An unusually full amount of information is known about the context of this coin's production. After Aurelian's victory over Queen Zenobia of the Palmyrene Empire and his return to the West to launch a campaign against the Carpi, the emperor received news of another rebellion in Palmyra. A Palmyrene citizen called Septimius Apsaios, who had been a protagonist in the previous revolt and was leader of a pro-independence party among the city's political elite, was attempting to sway the prefect Marcellinus towards assuming the imperial robe for himself. The prefect was able to warn the emperor but while he delayed the rebels, another figure called Antiochus was put forward by the Palmyrenes as an imperial usurper (Zosimus Hist. Nov. I.60).

Aurelian force marched his army to Palmyra and regained control of the city without difficulty in March AD 273. In contrast to his first capture of the city, however, this time city was sacked and a great deal of plunder was taken, the imperial clemency evidently having worn too thin. The city was razed to the ground, with the most valuable monuments seized to decorate Aurelian's Temple of Sol in Rome, the people were massacred and the Temple of Bel pillaged. Palmyra was reduced to a village and although the Legio I Illyricorum was stationed there for good measure, it largely disappeared from historical records of that period.

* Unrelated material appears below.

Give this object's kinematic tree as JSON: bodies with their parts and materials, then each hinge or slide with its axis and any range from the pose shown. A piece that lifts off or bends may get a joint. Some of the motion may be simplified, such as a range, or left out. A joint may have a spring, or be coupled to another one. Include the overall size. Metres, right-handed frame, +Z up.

The emperor then had to turn his attention to nearby Egypt, which, owing to its pro-Palmyrene sentiment, had followed the city in rebelling.

It is out of this context that the present coin emerges: setting out for Egypt, there was a need to pay and reward the troops, who had been in constant toil for some time and with considerable success; thus, a new mint was opened along the route to Egypt at Tripolis in Phoenicia, for the production of a large gold donative which was struck from gold taken as spoils in the sack of Palmyra and distributed amongst the men as they marched towards Alexandria. Fittingly, the types on these coins celebrate this recent success, as on as the present with its fine depiction of Victory bearing forth the victors' wreath and palm.